— start Data listing —

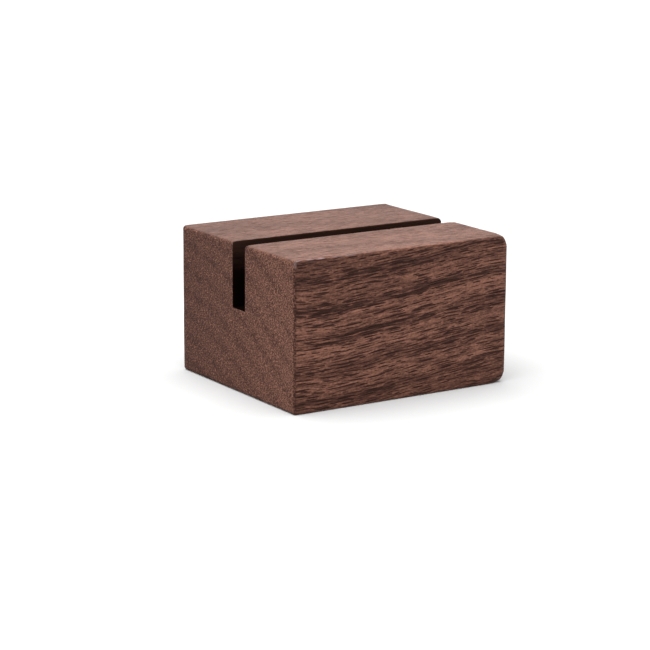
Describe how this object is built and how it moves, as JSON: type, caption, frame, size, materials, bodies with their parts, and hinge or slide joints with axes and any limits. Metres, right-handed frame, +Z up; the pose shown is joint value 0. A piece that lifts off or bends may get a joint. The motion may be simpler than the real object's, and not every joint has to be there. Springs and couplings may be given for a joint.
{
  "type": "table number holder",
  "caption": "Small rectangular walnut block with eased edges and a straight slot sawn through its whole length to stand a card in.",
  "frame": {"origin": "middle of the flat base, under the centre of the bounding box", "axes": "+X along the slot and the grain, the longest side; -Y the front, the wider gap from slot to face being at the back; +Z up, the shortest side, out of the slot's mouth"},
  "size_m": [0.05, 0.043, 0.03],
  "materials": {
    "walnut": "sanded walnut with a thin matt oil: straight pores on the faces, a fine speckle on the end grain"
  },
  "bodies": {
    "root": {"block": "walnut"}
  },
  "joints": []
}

— end Data listing —
— start Data listing —

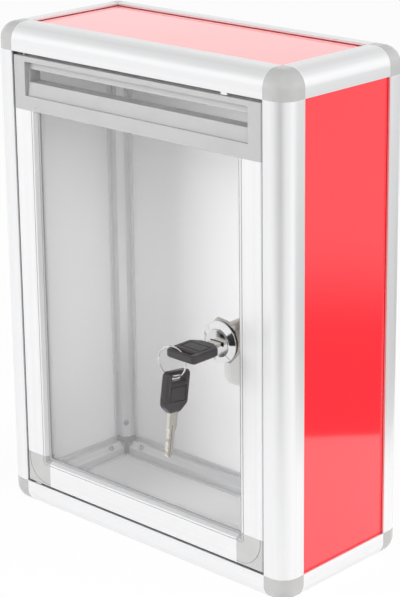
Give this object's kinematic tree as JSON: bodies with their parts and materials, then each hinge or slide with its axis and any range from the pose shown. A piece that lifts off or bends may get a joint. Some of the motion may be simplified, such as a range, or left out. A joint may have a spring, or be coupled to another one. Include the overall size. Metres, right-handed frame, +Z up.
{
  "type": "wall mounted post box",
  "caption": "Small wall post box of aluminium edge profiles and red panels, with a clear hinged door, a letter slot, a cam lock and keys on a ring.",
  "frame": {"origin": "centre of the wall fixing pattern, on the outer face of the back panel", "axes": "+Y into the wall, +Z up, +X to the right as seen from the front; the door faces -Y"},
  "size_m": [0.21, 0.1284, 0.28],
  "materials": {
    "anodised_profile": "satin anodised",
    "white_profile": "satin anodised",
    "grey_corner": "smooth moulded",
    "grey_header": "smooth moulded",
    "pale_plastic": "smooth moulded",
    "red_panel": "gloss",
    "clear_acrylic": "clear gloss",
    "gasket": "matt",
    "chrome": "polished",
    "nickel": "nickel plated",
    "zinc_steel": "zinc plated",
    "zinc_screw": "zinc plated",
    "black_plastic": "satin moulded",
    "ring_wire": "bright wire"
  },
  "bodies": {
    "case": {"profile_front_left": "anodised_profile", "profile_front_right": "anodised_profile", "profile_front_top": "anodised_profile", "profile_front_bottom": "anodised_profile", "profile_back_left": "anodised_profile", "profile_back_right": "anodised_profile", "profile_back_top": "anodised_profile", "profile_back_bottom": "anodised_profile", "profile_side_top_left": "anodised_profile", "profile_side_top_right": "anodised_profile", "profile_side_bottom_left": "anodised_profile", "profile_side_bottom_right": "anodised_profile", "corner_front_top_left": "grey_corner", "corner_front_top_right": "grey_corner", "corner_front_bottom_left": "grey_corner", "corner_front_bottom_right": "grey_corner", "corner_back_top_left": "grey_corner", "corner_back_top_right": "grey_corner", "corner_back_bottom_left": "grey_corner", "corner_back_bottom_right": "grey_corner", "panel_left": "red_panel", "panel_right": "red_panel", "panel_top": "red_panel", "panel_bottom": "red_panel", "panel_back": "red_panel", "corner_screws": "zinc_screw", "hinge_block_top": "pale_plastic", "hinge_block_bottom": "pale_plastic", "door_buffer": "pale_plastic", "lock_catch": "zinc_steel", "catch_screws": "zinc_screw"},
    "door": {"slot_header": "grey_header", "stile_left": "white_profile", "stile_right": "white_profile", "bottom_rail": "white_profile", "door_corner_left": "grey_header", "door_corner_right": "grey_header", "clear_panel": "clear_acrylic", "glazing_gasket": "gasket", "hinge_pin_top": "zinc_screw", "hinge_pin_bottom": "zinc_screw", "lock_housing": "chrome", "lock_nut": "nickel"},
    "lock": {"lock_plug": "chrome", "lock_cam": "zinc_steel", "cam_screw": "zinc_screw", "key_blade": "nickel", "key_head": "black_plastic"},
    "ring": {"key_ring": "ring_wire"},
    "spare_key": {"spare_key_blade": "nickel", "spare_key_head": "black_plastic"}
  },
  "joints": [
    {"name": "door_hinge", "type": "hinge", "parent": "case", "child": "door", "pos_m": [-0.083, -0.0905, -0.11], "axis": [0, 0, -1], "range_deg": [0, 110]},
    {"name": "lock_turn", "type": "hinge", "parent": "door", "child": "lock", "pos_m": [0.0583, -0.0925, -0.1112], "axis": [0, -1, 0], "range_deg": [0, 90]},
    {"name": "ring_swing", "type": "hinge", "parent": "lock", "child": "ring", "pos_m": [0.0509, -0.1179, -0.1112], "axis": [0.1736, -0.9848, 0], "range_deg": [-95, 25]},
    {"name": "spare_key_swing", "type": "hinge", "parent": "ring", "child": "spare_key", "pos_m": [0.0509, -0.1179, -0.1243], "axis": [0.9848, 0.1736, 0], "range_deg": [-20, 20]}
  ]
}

— end Data listing —

— Task objective —
Scan the records above for the string "pose", then report every line that contains it.

— Complete response —
Describe how this object is built and how it moves, as JSON: type, caption, frame, size, materials, bodies with their parts, and hinge or slide joints with axes and any limits. Metres, right-handed frame, +Z up; the pose shown is joint value 0. A piece that lifts off or bends may get a joint. The motion may be simpler than the real object's, and not every joint has to be there. Springs and couplings may be given for a joint.
Give this object's kinematic tree as JSON: bodies with their parts and materials, then each hinge or slide with its axis and any range from the pose shown. A piece that lifts off or bends may get a joint. Some of the motion may be simplified, such as a range, or left out. A joint may have a spring, or be coupled to another one. Include the overall size. Metres, right-handed frame, +Z up.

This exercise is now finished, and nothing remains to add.